Deep down, I know that this isn't logical, but like most psychological reactions it's not meant to be rational. It's been years since I've individually accepted most of the mistakes and lost chances I racked up over the years. But there's just something about starting my fourth decade that seems to bring the totality of their sum into stark relief. Here are a few of my greatest hits from age 18 to present:
- There's that ignorant, clostrophobic and festering little sore of a fundamentalist University in central Arkansas that I lost a year of my life to. I should've gotten a better part-time job and payed my way through college instead of wasting a minute there.
- There's the two majors in college I could've skipped on my way to getting a degree I never finished in what I do for a living. I should've enrolled in a good BFA and used my computer to earn money right off the bat.
- There's the brief conversation I had with my dad in '93 about something called "hypertext" used to make "pages" into a "web" for this new "internet" thing I kept hearing about... the one I never followed up on for 5 years. I should've gotten rich, damnit!
- There's that stupid relationship I wasted my time and eneregy on that turned out to be six months of dating, followed by three and a half years of breaking up. I should've sat in that class and not talked to her for one syllable.
- There was staying in Memphis for the better part of two decades and hating it for not being where I wasn't, instead of just going somewhere else to see what there was for me out there. I should've started a career and then moved to a hotspot for new talent.
- There was taking up and dropping weight training on two separate occasions. I yo-yoed between 130 and 150 pounds, before my magical metabolism evaporated in a puff of mere mortality. I should've continued to lift after I took it up at age 16 and stayed with it. As it is, my body seems to have developed the ability to grow a stubborn little paunch of bodyfat that covers what used to be a washboard stomache.
- There was the fact that I waited until my mid-twenties to get good at talking to girls. (Granted, I did eventually meet my incredibly hot wife, but that's a long time to be miserable in the romance department.) I should've just talked to them instead of looking for the perfect opening for the perfect girl.

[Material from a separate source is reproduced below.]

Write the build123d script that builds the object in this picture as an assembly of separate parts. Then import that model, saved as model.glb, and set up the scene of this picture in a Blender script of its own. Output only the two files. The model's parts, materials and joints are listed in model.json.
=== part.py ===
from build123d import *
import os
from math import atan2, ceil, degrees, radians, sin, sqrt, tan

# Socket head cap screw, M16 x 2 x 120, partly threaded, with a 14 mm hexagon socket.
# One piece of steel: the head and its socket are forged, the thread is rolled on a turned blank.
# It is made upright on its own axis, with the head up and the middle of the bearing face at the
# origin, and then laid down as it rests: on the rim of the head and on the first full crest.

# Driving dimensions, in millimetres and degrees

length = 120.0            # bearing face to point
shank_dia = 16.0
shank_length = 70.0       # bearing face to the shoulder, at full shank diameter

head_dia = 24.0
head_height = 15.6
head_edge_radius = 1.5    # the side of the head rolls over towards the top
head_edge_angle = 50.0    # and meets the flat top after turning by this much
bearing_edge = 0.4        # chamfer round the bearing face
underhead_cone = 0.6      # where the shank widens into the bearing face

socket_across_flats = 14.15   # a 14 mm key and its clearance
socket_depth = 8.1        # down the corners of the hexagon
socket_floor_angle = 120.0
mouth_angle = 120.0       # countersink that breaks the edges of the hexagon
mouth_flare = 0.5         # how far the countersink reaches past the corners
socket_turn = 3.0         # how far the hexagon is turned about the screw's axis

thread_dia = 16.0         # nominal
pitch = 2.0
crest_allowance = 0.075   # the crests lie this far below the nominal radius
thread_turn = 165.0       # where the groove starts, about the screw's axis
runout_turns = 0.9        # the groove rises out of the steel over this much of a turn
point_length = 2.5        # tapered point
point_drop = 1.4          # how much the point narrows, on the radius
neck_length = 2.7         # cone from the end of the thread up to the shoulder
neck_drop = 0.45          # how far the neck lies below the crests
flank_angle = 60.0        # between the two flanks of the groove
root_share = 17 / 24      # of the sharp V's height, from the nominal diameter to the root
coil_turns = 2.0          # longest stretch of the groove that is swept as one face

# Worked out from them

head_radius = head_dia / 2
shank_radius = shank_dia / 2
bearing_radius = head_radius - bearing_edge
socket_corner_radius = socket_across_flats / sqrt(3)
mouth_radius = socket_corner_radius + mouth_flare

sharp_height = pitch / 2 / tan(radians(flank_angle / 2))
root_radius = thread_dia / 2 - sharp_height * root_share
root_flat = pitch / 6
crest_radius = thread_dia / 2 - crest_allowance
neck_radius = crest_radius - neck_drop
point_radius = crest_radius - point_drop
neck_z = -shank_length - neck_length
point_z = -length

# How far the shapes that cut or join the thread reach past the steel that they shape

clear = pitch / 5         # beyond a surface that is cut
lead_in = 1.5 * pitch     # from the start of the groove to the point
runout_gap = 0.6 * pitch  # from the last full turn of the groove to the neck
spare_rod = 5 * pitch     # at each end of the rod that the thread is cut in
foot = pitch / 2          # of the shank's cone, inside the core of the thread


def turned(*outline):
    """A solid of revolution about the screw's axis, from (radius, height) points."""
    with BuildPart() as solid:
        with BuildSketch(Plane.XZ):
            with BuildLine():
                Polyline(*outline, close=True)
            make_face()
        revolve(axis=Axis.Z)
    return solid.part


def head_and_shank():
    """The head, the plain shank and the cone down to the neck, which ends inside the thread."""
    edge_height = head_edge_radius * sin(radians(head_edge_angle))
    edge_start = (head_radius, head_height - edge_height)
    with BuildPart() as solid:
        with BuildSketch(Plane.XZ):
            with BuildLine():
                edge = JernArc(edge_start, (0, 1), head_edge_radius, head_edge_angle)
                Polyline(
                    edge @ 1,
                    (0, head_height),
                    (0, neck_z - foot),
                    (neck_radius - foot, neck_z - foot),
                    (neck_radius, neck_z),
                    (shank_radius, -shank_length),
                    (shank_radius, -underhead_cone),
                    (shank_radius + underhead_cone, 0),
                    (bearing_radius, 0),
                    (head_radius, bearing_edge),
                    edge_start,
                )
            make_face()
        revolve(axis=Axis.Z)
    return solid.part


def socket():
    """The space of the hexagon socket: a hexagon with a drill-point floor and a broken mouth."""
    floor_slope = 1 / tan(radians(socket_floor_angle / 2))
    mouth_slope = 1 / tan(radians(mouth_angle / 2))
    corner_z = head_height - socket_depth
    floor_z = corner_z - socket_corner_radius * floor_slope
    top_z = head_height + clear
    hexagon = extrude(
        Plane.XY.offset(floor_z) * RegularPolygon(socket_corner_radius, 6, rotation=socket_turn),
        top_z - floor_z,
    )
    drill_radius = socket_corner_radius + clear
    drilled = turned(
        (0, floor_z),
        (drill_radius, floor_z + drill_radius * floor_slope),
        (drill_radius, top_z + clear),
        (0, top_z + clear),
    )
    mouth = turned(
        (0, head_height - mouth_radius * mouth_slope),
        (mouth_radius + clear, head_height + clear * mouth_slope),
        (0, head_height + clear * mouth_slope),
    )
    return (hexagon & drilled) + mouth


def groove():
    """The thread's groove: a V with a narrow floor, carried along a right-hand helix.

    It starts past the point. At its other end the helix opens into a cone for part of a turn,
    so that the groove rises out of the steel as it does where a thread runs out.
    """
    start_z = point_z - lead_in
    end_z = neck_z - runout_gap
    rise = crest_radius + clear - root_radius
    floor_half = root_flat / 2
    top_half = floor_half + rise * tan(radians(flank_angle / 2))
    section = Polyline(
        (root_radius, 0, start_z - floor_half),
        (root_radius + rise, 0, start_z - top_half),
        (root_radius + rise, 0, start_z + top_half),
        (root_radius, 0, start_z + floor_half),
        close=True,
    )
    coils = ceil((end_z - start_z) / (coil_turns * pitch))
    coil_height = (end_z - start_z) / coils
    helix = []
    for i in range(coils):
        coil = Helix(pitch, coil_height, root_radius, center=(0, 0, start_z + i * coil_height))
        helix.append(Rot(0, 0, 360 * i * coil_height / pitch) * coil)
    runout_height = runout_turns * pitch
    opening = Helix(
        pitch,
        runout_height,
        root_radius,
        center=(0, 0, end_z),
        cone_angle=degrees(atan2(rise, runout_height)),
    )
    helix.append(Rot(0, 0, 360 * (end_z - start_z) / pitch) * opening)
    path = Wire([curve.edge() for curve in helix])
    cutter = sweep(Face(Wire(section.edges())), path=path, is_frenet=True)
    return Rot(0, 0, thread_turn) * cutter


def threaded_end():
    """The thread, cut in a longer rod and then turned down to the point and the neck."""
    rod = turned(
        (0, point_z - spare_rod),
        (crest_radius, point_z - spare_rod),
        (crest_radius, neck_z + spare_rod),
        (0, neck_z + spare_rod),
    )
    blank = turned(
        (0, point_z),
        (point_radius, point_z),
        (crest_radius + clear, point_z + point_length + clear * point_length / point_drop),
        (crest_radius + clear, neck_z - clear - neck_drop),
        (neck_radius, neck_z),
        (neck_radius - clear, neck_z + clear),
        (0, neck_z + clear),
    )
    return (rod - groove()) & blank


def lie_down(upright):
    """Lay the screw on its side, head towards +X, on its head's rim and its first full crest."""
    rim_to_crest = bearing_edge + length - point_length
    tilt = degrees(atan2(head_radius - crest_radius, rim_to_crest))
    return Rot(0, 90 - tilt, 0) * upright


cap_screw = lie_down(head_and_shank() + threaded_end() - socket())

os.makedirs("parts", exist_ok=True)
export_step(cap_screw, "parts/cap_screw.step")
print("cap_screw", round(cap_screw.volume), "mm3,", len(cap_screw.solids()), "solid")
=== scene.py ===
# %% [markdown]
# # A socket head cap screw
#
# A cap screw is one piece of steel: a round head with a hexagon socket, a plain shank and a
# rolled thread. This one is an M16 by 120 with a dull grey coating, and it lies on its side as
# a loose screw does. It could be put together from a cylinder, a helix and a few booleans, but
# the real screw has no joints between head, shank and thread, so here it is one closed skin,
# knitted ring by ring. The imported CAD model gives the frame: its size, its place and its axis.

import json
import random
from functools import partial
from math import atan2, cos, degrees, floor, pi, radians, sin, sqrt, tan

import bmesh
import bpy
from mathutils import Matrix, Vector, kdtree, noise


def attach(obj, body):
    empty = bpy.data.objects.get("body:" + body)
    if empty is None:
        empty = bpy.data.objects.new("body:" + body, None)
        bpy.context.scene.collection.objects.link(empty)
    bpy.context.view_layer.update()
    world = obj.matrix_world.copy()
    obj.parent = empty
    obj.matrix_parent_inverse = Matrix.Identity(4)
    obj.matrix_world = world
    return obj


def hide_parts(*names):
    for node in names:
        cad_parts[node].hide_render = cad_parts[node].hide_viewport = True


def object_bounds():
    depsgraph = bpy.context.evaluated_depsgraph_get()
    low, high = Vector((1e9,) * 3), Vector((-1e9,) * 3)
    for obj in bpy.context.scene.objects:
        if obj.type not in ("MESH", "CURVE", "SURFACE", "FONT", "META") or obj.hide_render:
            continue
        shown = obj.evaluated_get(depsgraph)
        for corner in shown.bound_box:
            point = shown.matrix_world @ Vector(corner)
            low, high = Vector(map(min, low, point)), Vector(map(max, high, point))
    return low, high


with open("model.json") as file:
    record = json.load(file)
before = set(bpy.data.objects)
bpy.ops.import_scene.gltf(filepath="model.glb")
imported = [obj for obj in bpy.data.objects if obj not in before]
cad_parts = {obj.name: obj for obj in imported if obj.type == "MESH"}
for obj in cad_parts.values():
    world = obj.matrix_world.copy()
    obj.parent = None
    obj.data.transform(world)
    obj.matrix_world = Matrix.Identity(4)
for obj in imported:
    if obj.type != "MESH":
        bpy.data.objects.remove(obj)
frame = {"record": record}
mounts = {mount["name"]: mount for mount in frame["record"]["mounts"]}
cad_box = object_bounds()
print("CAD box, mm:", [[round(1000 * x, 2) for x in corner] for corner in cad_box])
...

...And so forth. I guess that the problem with all of this is the fact that I couldn't have known then what I know now. I'm not going to wake up 20 years old tommorow with a head full of secret insider information. Life isn't like a movie or TV series, where you wake up one day and you've got a second chance at some turning point or period of opportunity. (On a side note: I always wondered about why they never show the downside to that senario: if you remember everything you know before you go back, you've probably still forgotten everything that you can't remember either. A second chance at highschool seems great, until you realize that you've forgotten your locker combination, your best friend's phone number and most of your pre-calculous.)
No, the reality of our remaining time on earth is a lot more like those crossword puzzle-a-day books that seem really complex, have cryptic clues about what to do ("34 down: five letters, the most common member of the order Chiroptera") and the only answers you have are the ones for how yesterday should've gone. ("Great, knowing that "unctious" is an eight letter synonym for "fulsom" is really going to help me with 34 down.") Well, I'm drawing to the close of a decade's worth of the most difficult puzzles I've ever tackled, and right or wrong, that book is just about all filled out. In August, I'll be recieving a brand collection of 3,650 puzzles to start working on. No peeking ahead when I get stuck, but everyday, I'll get a new set of problems to solve, and a chance to see how well I answered the challenges I've already worked through.
I think most of this "1/3-life crisis" is just my way of confronting whatever it is I think that I've done to hold myself back up to now. My "greatest hits" list doesn't doesn't include all of the interesting things I've done up to this point either:
- Ive been the lead in a professional theatrical production.
- I've played the bass for a living in a regionally successful jazz band.
- I've worked in a major label recording studio.
- I've been on a cross country bus tour with some world class spoken word artists.
- I've gained attention as a national level slam poet.
- I've taught myself at least three interesting jobs.
... And so forth. I'm really lucky, in so many ways, as I'm going into my 30s with a new job that's going to pay better than my current one, in better shape than I've been in for years, married to a beautiful woman whom I love, and with a relatively full and interesting life. I just want to make it through the next 3,650 sets of challenges that come my way. At least then, maybe 40 will really be something to get worked up about.
1 comment:
Well written Panda.
Well, I'll wear black all day for your birthday, then. Anything to jump on the pity party. And I'm not going to sing Happy Birthday to you, either. Oh, oh, and no happy, bright balloons for you, no sir! Ashes, yes, yes! Ashes on us! Flogging, too!
:)
I like your greatest hits list, too.